Paleontologlar 1920’lere kadar yeni dinozor keşifleri yapmaya devam etti, ancak Büyük Buhran ve II. Dünya Savaşı sırasında kazılar için fonlar azaldı. Dinozorlara olan ilgi, paleontologların daha heyecan verici keşifler yaptığı ve bu güçlü yaratıklarla ilgili anlayışımızı değiştiren teoriler önerdiği 1970’lerde geri döndü.
Dinozor Rönesansı ve Yok Oluş Teorisi
1860’larda, İngiliz biyolog Thomas Henry Huxley, Charles Darwin’in evrim teorisinin ateşli bir savunucusuydu.

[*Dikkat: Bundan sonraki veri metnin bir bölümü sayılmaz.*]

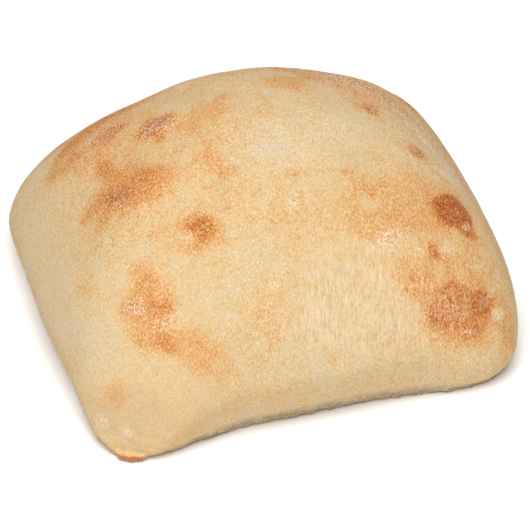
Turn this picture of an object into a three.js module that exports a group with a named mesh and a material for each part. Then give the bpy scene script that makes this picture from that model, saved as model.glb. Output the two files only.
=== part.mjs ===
// A baked ciabatta roll: one soft-cornered square of bread with a broad dome, low drawn-out corners
// and a flat base. Millimetres, +Z up. The origin is the middle of the outline, on the base plane;
// +X runs right along the front edge and +Y runs back.
import * as THREE from "three";
import { mergeVertices } from "three/addons/utils/BufferGeometryUtils.js";

// Driving dimensions, in millimetres
const HALF_WIDTH = 51; // middle of the roll to its side
const HALF_DEPTH = 45.5; // middle of the roll to its front
const CROWN_HEIGHT = 53; // base to the top of the dome
const RIM_HEIGHT = 13; // base to where the flank stands furthest out
const HEEL_TUCK = 7.8; // how far the flank draws in from the rim down to the base
const CROWN_DRIFT_X = 1; // the crown sits a little right of the middle
const CROWN_DRIFT_Y = 2; // and a little behind it

// Each corner: its direction in plan, how far the dough is drawn out there, and the share by which
// the rim is pinched down towards the base.
const CORNERS = [
  { degrees: -135, reach: 6.5, pinch: 0.85 }, // front left
  { degrees: -45, reach: 4.8, pinch: 0.54 }, // front right
  { degrees: 45, reach: 0, pinch: 0.27 }, // back right
  { degrees: 135, reach: 7.3, pinch: 0.58 }, // back left
];
const CORNER_SPREAD = 0.24; // radians either side of a corner's direction that it reaches
const HEEL_PINCH = 0.3; // share of the rim's pinch that the heel takes too

// Broad swellings and hollows of the crust: place in plan, radius and rise
const SWELLS = [
  { x: -37, y: 24, radius: 11, rise: 0.9 },
  { x: -20, y: 36, radius: 9, rise: -0.7 },
  { x: 35, y: 6, radius: 13, rise: 0.8 },
  { x: 28, y: -27, radius: 12, rise: 0.6 },
  { x: -22, y: -20, radius: 14, rise: -0.7 },
];

// Shape exponents
const RIM_SQUARENESS = 3.3; // superellipse exponent of the outline at the rim
const CROWN_SQUARENESS = 2; // it eases to an ellipse at the crown
const DOME_FULLNESS = 1.47; // exponent of the dome's fall from the crown to the rim

// Rows and columns of the skin
const COLUMNS = 96;
const DOME_ROWS = 26;
const HEEL_ROWS = 8;
const BASE_ROWS = 4;

const MERGE_DISTANCE = 1e-4;
const CRUST_COLOUR = 0xe2c394;

// Angle from one direction to another, wrapped to half a turn either way
function turnBetween(from, to) {
  return Math.atan2(Math.sin(to - from), Math.cos(to - from));
}

// A corner's weight in a direction: 1 on the corner, fading as a bell curve
function cornerWeight(corner, turn) {
  const away = turnBetween(THREE.MathUtils.degToRad(corner.degrees), turn);
  return Math.exp(-((away / CORNER_SPREAD) ** 2));
}

// Sum over the corners of one of their amounts, weighted by how near each corner is
function cornerSum(amount, turn) {
  return CORNERS.reduce((sum, corner) => sum + corner[amount] * cornerWeight(corner, turn), 0);
}

// Radius of the plan outline in a direction, at a share 0 to 1 of the way from the crown to the rim
function outlineRadius(turn, share) {
  const squareness = THREE.MathUtils.lerp(
    CROWN_SQUARENESS,
    RIM_SQUARENESS,
    THREE.MathUtils.smoothstep(share, 0, 1),
  );
  const across = Math.abs(Math.cos(turn) / HALF_WIDTH) ** squareness;
  const along = Math.abs(Math.sin(turn) / HALF_DEPTH) ** squareness;
  return (across + along) ** (-1 / squareness) + cornerSum("reach", turn) * share ** 2;
}

// Height of the rim in a direction, pinched down at the corners
function rimHeight(turn) {
  return RIM_HEIGHT * (1 - cornerSum("pinch", turn));
}

// How far the heel draws in under the rim in a direction
function heelTuck(turn) {
  return HEEL_TUCK * (1 - HEEL_PINCH * cornerSum("pinch", turn));
}

// Rise of the crust's broad swellings at a place in plan
function swellAt(x, y) {
  return SWELLS.reduce((sum, swell) => {
    const away = Math.hypot(x - swell.x, y - swell.y) / swell.radius;
    return sum + swell.rise * Math.exp(-(away ** 2));
  }, 0);
}

// Dome: the radius grows as a sine from the crown to the rim while the height falls from the crown
// to the pinched rim. The swellings fade to nothing at the rim.
function domePoint(turn, way, point) {
  const share = Math.sin((way * Math.PI) / 2);
  const lift = Math.max(1 - share ** 2, 0) ** (1 / DOME_FULLNESS);
  const radius = share * outlineRadius(turn, share);
  const rim = rimHeight(turn);
  point.x = radius * Math.cos(turn) + CROWN_DRIFT_X * lift;
  point.y = radius * Math.sin(turn) + CROWN_DRIFT_Y * lift;
  point.z = rim + (CROWN_HEIGHT - rim) * lift;
  point.z += swellAt(point.x, point.y) * Math.min(1, 2 * lift);
}

// Heel: a quarter ellipse from the rim in and down to the base
function heelPoint(turn, way, point) {
  const angle = ((1 - way) * Math.PI) / 2;
  const radius = outlineRadius(turn, 1) - heelTuck(turn) * (1 - Math.sin(angle));
  point.x = radius * Math.cos(turn);
  point.y = radius * Math.sin(turn);
  point.z = rimHeight(turn) * (1 - Math.cos(angle));
}

// Base: flat, from the foot of the heel in to the middle
function basePoint(turn, way, point) {
  const radius = (outlineRadius(turn, 1) - heelTuck(turn)) * (1 - way);
  point.x = radius * Math.cos(turn);
  point.y = radius * Math.sin(turn);
  point.z = 0;
}

// One closed skin: a sphere's rows and columns, with each vertex moved onto the dome, heel or base
function rollGeometry() {
  const rows = DOME_ROWS + HEEL_ROWS + BASE_ROWS;
  const sphere = new THREE.SphereGeometry(1, COLUMNS, rows);
  const position = sphere.getAttribute("position");
  const point = new THREE.Vector3();
  for (let index = 0; index < position.count; index++) {
    const column = index % (COLUMNS + 1);
    const row = Math.floor(index / (COLUMNS + 1));
    const turn = Math.PI + (2 * Math.PI * (column % COLUMNS)) / COLUMNS;
    if (row <= DOME_ROWS) {
      domePoint(turn, row / DOME_ROWS, point);
    } else if (row <= DOME_ROWS + HEEL_ROWS) {
      heelPoint(turn, (row - DOME_ROWS) / HEEL_ROWS, point);
    } else {
      basePoint(turn, (row - DOME_ROWS - HEEL_ROWS) / BASE_ROWS, point);
    }
    position.setXYZ(index, point.x, point.y, point.z);
  }
  sphere.deleteAttribute("normal");
  sphere.deleteAttribute("uv");
  const skin = mergeVertices(sphere, MERGE_DISTANCE);
  skin.computeBoundingBox();
  const middle = skin.boundingBox.getCenter(new THREE.Vector3());
  skin.translate(-middle.x, -middle.y, -skin.boundingBox.min.z);
  skin.computeVertexNormals();
  return skin;
}

const crust = new THREE.MeshStandardMaterial({
  color: CRUST_COLOUR,
  roughness: 0.85,
  metalness: 0,
});

const roll = new THREE.Mesh(rollGeometry(), crust);
roll.name = "ciabatta_roll";

const ciabatta = new THREE.Group();
ciabatta.add(roll);

export default ciabatta;
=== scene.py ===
"""A baked ciabatta roll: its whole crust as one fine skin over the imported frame, in a plain studio."""

import logging
from collections.abc import Sequence
from dataclasses import dataclass, field
from enum import Enum
from functools import partial, reduce
from itertools import product
from typing import Any

import bpy
import numpy as np
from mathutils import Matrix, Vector


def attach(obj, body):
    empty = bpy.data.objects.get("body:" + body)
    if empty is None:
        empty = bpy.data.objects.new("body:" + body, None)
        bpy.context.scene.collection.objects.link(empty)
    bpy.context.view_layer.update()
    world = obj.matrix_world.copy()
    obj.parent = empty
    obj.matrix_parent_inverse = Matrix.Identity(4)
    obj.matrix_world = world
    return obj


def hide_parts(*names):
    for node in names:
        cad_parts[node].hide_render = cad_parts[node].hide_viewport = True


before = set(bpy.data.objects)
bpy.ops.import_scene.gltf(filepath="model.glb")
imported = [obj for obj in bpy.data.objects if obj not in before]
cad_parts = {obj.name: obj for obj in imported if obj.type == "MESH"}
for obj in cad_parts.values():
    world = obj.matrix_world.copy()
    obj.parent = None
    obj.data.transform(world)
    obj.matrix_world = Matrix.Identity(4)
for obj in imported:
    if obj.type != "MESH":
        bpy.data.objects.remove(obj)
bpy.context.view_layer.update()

log = logging.getLogger("ciabatta")

MM = 0.001
MATH = "ShaderNodeMath"
Array = np.ndarray
Socket = bpy.types.NodeSocket
Span = tuple[float, float, float, float]  # the low and the high of a value, and what they become
Factor = Socket | float | tuple[Socket, Span]  # a value, or a value and the span that maps it


def linear(colour: str) -> tuple[float, float, float, float]:
    """Turns an sRGB hex colour into the linear values that a shader takes.

    Args:
        colour: six hex digits after a hash.

    Returns:
        Linear red, green, blue and an alpha of one.
    """
    share = np.array([int(colour[i : i + 2], 16) for i in (1, 3, 5)]) / 255
    flat = np.where(share <= 0.04045, share / 12.92, ((share + 0.055) / 1.055) ** 2.4)
    return (float(flat[0]), float(flat[1]), float(flat[2]), 1.0)


def ease(value: Array, low: float, high: float) -> Array:
    """Smooth step: 0 below low, 1 above high, and 3t^2 - 2t^3 between.

    Args:
        value: any array.
        low: where the step starts.
        high: where the step ends.

    Returns:
        The eased share, shaped as value.
    """
    share = np.clip((value - low) / (high - low), 0, 1)
    return share * share * (3 - 2 * share)


@dataclass(frozen=True)
class SoftNoise:
    """Smooth random lumps: random values on a cubic lattice, eased from corner to corner of each cell.

    spacing is the size of one lattice cell in millimetres, and reach is the largest value either way.
    """

    seed: int
    spacing: float
    reach: float = 1.0
    lattice_size: int = 32

    def at(self, points: Array) -> Array:
        """Reads the field at places in space.

        Args:
            points: places, with x, y and z last, in millimetres.

        Returns:
            Values from -reach to reach, one per place.
        """
        lattice = np.random.default_rng(self.seed).random((self.lattice_size,) * 3)
        cell = self._turned(points) / self.spacing
        low = np.floor(cell).astype(int)
        part = cell - low
        part = part * part * (3 - 2 * part)
        total = np.zeros(points.shape[:-1])
        for corner in product((0, 1), repeat=3):
            index = (low + corner) % self.lattice_size
            weight = np.where(np.array(corner) == 1, part, 1 - part).prod(-1)
            total += weight * lattice[index[..., 0], index[..., 1], index[..., 2]]
        return self.reach * (2 * total - 1)

    def _turned(self, points: Array) -> Array:
        """The places turned by a random rotation, so that no lattice lines up with the roll."""
        spin = np.random.default_rng(self.seed + 1).normal(size=(3, 3))
        return points @ np.linalg.qr(spin)[0]


class Layer(Enum):
    """What the crust's finish reads from the skin; each is stored as one value per vertex."""

    TOAST = "toast"  # how brown the skin baked, 0 for floury pale to 1 for dark brown
    DUST = "dust"  # grains of dusting flour that stuck
    DRAWN = "drawn"  # skin pulled into fine upright lines as the roll rose
    SOLE = "sole"  # the underside that lay on the oven deck
    # The heel band carries painted light: paler under the rim, and darker at its foot with flour and
    # painted shade.
    HEEL = "heel"  # the band just above the underside
    GRAIN = "grain"  # how strong the grain of the dried dough is, 1 for the usual, and coarser past that


@dataclass(frozen=True)
class Mark:
    """One ragged oval on the crust, laid on the skin where a plumb line at (x, y) meets the dome.

    Lengths are half axes in millimetres, and degrees turns the long one from the skin's own +X
    direction. level is the value that the mark pulls its layer to, rise how far it lifts the skin, and
    edge how far the oval's border fades, as a share of its size.
    """

    x: float
    y: float
    length: float
    width: float
    degrees: float
    level: float
    rise: float = 0.0
    edge: float = 0.5


@dataclass(frozen=True)
class Corner:
    """A corner of the roll: its direction in plan, how far it is drawn out, and how low it is pinched."""

    degrees: float
    reach: float
    pinch: float


@dataclass(frozen=True)
class Swell:
    """A broad swelling or hollow of the crust: its place in plan, radius and rise, in millimetres."""

    x: float
    y: float
    radius: float
    rise: float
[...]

Aynı zamanda kuş ve dinozor fosilleri arasındaki benzerlikleri fark eden ve evrimsel bir bağlantı olduğunu öne süren ilk kişilerden biriydi. Bir asırdan fazla bir süre sonra, Amerikalı paleontolog John Ostrom bu teoriyi yeniden canlandırarak kuşların doğrudan dinozorlardan türediğini savundu.
Ostrom ve diğer paleontologların çalışmaları, hem dinozor araştırmalarında hem de halkın ilgisinde bir dinozor rönesansını başlattı. Bu, dinozorların neden yok olduğu hakkında yeni teorileri de içeriyordu—19. yüzyılın birçok bilim insanının pek ilgilenmediği bir soru.

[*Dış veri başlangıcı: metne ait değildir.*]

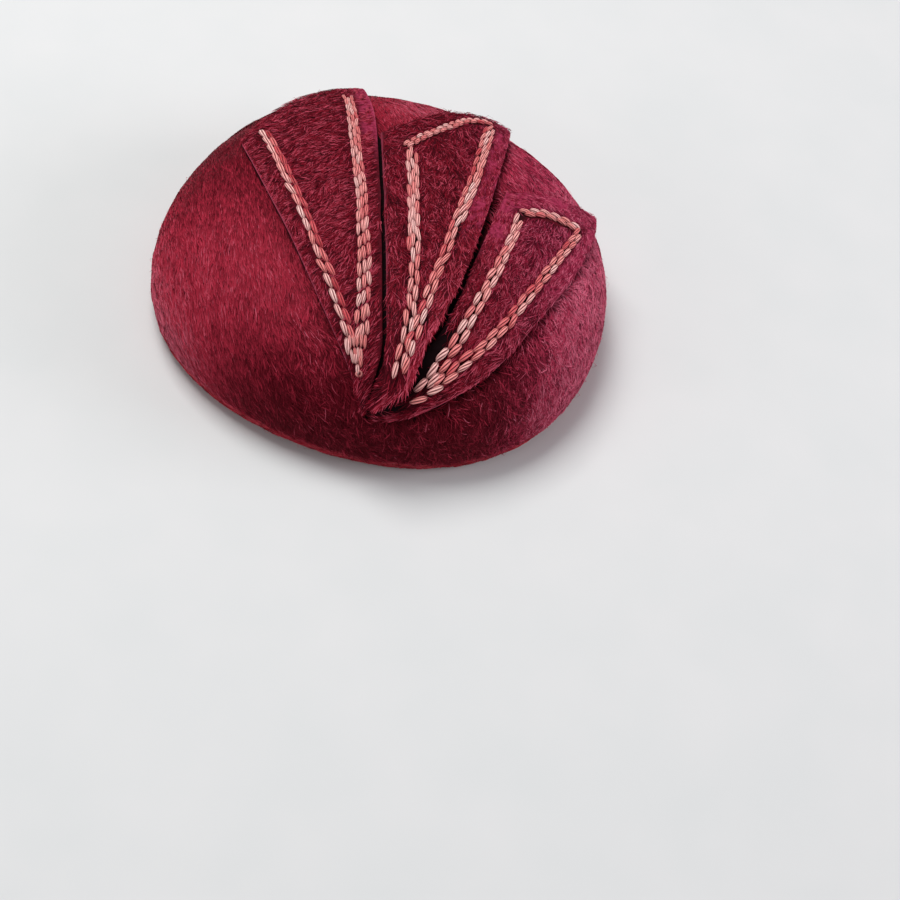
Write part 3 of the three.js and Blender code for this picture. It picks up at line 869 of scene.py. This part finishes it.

1980 yılında, bilim insanları Luis ve Walter Alvarez, bir asteroidin Dünya ile çarpışmasının, çoğu dinozorun ölümüne yol açan bir yok oluş olayını tetikleyebileceğini öne sürdüler. İlk başta tartışmalı olsa da, Alvarez hipotezi o zamandan beri bilim insanları arasında geniş kabul gördü. Aynı şekilde Ostrom’un kuşların dinozorlardan evrimleştiği teorisi de.
Dinozor rönesansı, dinozorların popüler kültürde daha fazla yer bulmasına da neden oldu. 1988 yılında, Universal Pictures, dinozorlar hakkında uzun soluklu bir çocuk film serisinin ilki olan The Land Before Time’ı yayımladı. 1991 yılında, ABC, bir dinozor ailesini konu alan Dinosaurs adlı bir sitcom yayına başladı. Ertesi yıl, mor renkli bir şarkı söyleyen dinozor, uzun soluklu çocuk programı Barney & Friends’te sahneye çıktı.

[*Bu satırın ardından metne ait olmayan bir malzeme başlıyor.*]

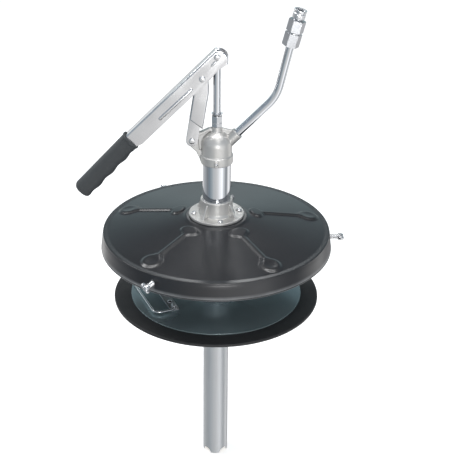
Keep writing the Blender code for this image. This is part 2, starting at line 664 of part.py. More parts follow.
def link_pieces(swing, length):
    """The link's frame: origin at the lug pin, +Z towards the fulcrum."""
    top = arc((0.0, length), 0.0105, 180.0, 0.0, 9)
    channel = slab([(-0.0105, 0.0368)] + top + [(0.0148, length - 0.024), (0.0148, 0.0232)],
                   LINK_HALF)
    link = keep(channel, "link", ZINC, parent=swing)
    ears = slab(arc((0.0, 0.0), 0.0100, 180.0, 360.0, 10) + [(0.0100, 0.044), (-0.0100, 0.044)],
                LUG_HALF + GAP + LINK_SHEET)
    boolean(link, keep(ears, "link_ears", parent=swing), "UNION")
    inside = slab([(-0.030, 0.0400), (-0.030, length + 0.03),
                   (0.0130, length + 0.03), (0.0130, 0.0400)], LINK_HALF - LINK_SHEET)
    boolean(link, keep(inside, "link_inside", parent=swing))
    throat = slab([(-0.030, -0.02), (-0.030, 0.0401), (0.0130, 0.0401), (0.0130, 0.0150),
                   (0.030, 0.0150), (0.030, -0.02)], LUG_HALF + GAP)
    boolean(link, keep(throat, "link_throat", parent=swing))
    pivot_bore(link, "link_lug_bore", swing, 0.0, 0.0)
    pivot_bore(link, "link_fulcrum_bore", swing, 0.0, length)
    across = Matrix.Translation((0.0, 0.0, length)) @ along((0.0, 1.0, 0.0))
    keep(cylinder(PIN_RADIUS, -LINK_HALF + 0.0002, LINK_HALF - 0.0002, 24), "fulcrum_bush",
         STEEL, across, swing)
    ear = LUG_HALF + GAP + LINK_SHEET + GAP
    headed_pin("lug_pin", swing, 0.0, 0.0, -ear, ear + 0.003)
    snap_ring("lug_pin_clip", swing, 0.0, 0.0, ear)


# ------------------------------------------------------------------------ follower
def follower_pieces(slide):
    plate_low = FOLLOWER_TOP - PLATE_SHEET
    ring_top = plate_low - GAP
    ring_low = ring_top - RING_THICK
    back_top = ring_low - GAP
    back_low = back_top - PLATE_SHEET
    plate = turned("follower_plate", [
        (HUB_BORE, FOLLOWER_TOP), (PLATE_RADIUS - 0.001, FOLLOWER_TOP),
        (PLATE_RADIUS, FOLLOWER_TOP - 0.001), (PLATE_RADIUS, plate_low),
        (HUB_BORE, plate_low)], ZINC, parent=slide, sides=WIDE_ROUND)
    turned("follower_ring", [
        (0.118, ring_top), (FOLLOWER_RADIUS - 0.001, ring_top),
        (FOLLOWER_RADIUS, ring_top - 0.0015), (FOLLOWER_RADIUS, ring_low + 0.001),
        (0.118, ring_low)], RUBBER, parent=slide, sides=WIDE_ROUND)
    back = turned("follower_back_plate", [
        (HUB_BORE, back_top), (0.140, back_top), (0.140, back_low), (HUB_BORE, back_low)],
        STEEL, parent=slide, sides=WIDE_ROUND)
    hub = turned("follower_hub", [
        (HUB_RADIUS, ring_top), (HUB_RADIUS, ring_low), (HUB_BORE, ring_low),
        (HUB_BORE, ring_top)], STEEL, parent=slide, sides=ROUND)
    turned("tube_wiper", [
        (0.0262, -0.1140), (HUB_BORE - GAP, -0.1190), (HUB_BORE - GAP, back_low - 0.004),
        (TUBE_RADIUS + CLEARANCE, back_low - 0.004), (TUBE_RADIUS + CLEARANCE, -0.1140)],
        RUBBER, parent=slide)
    for number in range(1, 5):
        centre = polar(0.036, 90.0 * number - 45.0)
        bore = keep(cylinder(0.0025, -0.15, -0.10, 12), f"hub_bore_{number}",
                    place=Matrix.Translation(centre))
        for piece in (plate, back, hub):
            boolean(piece, bore)
        head = FOLLOWER_TOP + GAP
        turned(f"hub_screw_{number}", [
            (0.0, head + 0.0024), (0.0040, head + 0.0018), (0.0044, head),
            (0.0021, head), (0.0021, back_low - 0.002), (0.0, back_low - 0.002)],
            ZINC, Matrix.Translation(centre), slide, sides=16)

    half, knuckle = BAIL_LENGTH / 2, 0.0040
    frame = Matrix.Translation(BAIL_CENTRE) @ turn_z(BAIL_ANGLE)
    under = FOLLOWER_TOP + GAP - BAIL_CENTRE.z
    strap = keep(box((-half + 0.004, -0.0080, under), (half - 0.004, 0.0080, under + 0.0022)),
                 "bail_strap", ZINC, frame, slide)
    wire_bore = keep(cylinder(BAIL_WIRE + CLEARANCE, -0.08, 0.08, 16), "bail_bore",
                     place=frame @ along((1.0, 0.0, 0.0)))
    for number, side in enumerate((-1.0, 1.0), 1):
        low = min(side * (half - 0.016), side * (half - 0.006))
        loop = keep(cylinder(knuckle, low, low + 0.010, 16), f"bail_knuckle_{number}",
                    place=frame @ along((1.0, 0.0, 0.0)))
        boolean(strap, loop, "UNION")
        saddle = box((low, -knuckle, under + 0.001), (low + 0.010, knuckle, 0.0))
        boolean(strap, keep(saddle, f"bail_saddle_{number}", place=frame), "UNION")
        spot = Matrix.Translation((side * 0.030, 0.0, 0.0))
        rivet_bore = keep(cylinder(0.0028, -0.02, 0.02, 12), f"rivet_bore_{number}",
                          place=frame @ spot)
        boolean(strap, rivet_bore)
        boolean(plate, rivet_bore)
        rivet_top = under + 0.0022 + GAP
        turned(f"strap_rivet_{number}", [
            (0.0, rivet_top + 0.0020), (0.0034, rivet_top + 0.0014), (0.0045, rivet_top),
            (0.0024, rivet_top), (0.0024, under - 0.0018), (0.0, under - 0.0018)],
            ZINC, frame @ spot, slide, sides=16)
    boolean(strap, wire_bore)


def bail_piece(fold):
    """The bail's frame: +X along its hinge, +Y outwards over the plate."""
    half = BAIL_LENGTH / 2
    path = fillet_path([
        (-half + 0.018, 0.0, 0.0), (-half, 0.0, 0.0), (-half, BAIL_REACH, 0.0),
        (half, BAIL_REACH, 0.0), (half, 0.0, 0.0), (half - 0.018, 0.0, 0.0)], 0.005, 4)
    keep(wire(path, BAIL_WIRE, 2), "bail_handle", CHROME, parent=fold)


# ------------------------------------------------------------------------ assembly
cover_pieces()
height_axis = axis("pump_height_axis", Vector((0.0, 0.0, 0.0)))
tube_pieces(height_axis)
head_pieces(height_axis)
outlet_pieces(height_axis)
valve_pieces(height_axis)
rod_pieces(axis("rod_stroke_axis", Vector((0.0, 0.0, 0.0))))
lever_frame = axis("lever_swing_axis", ROD_PIN, turn_y(-LEVER_SLOPE))
lever_pieces(lever_frame)
fulcrum = lever_frame.matrix_world @ Vector((FULCRUM_ALONG, 0.0, FULCRUM_DROP))
reach = fulcrum - LUG
lean = math.degrees(math.atan2(reach.x, reach.z))
link_pieces(axis("link_swing_axis", LUG, turn_y(lean)), reach.length)
follower_pieces(axis("follower_slide_axis", Vector((0.0, 0.0, 0.0))))
bail_piece(axis("bail_fold_axis", BAIL_CENTRE, turn_z(BAIL_ANGLE)))
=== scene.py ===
import json
import math

import bmesh
import bpy
import numpy as np
from mathutils import Matrix, Vector


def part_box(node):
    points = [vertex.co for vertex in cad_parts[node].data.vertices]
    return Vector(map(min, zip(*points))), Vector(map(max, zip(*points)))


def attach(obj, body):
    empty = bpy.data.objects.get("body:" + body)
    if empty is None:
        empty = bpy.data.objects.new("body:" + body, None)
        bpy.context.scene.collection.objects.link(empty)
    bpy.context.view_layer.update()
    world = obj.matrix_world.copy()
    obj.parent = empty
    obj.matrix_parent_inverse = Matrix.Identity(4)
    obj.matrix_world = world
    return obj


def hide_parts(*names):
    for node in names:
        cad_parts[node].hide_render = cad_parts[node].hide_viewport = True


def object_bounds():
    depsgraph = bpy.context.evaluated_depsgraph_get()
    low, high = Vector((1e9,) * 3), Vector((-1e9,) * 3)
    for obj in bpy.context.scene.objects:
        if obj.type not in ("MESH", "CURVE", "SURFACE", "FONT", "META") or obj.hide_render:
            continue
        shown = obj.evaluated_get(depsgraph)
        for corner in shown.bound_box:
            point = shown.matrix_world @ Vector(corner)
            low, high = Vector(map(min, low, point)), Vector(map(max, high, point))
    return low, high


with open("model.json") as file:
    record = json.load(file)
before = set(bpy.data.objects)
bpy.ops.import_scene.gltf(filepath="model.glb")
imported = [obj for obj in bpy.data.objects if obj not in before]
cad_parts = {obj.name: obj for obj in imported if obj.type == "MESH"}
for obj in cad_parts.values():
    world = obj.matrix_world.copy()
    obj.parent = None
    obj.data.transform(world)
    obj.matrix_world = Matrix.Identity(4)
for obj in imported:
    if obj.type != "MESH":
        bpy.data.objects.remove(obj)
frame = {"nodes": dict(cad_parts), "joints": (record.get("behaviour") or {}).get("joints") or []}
cad_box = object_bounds()
nodes = frame["nodes"]
joints = {joint["name"]: joint for joint in frame["joints"]}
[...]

Belki de rönesansın en önemli medya ürünü, 1990 yılında Michael Crichton’un aynı adlı romanından uyarlanan 1993 yapımı Jurassic Park filmiydi. Film ve devam filmleri, birçok insanın dinozorları nasıl gördüğünü şekillendirmeye devam ediyor. Bilimsel anlayışımız değişse bile, dinozorlar hakkında daha birçok keşfedilmemiş tür olduğu için bu yaratıklar hakkındaki fikirlerimizin değişmeye devam etmesi muhtemel.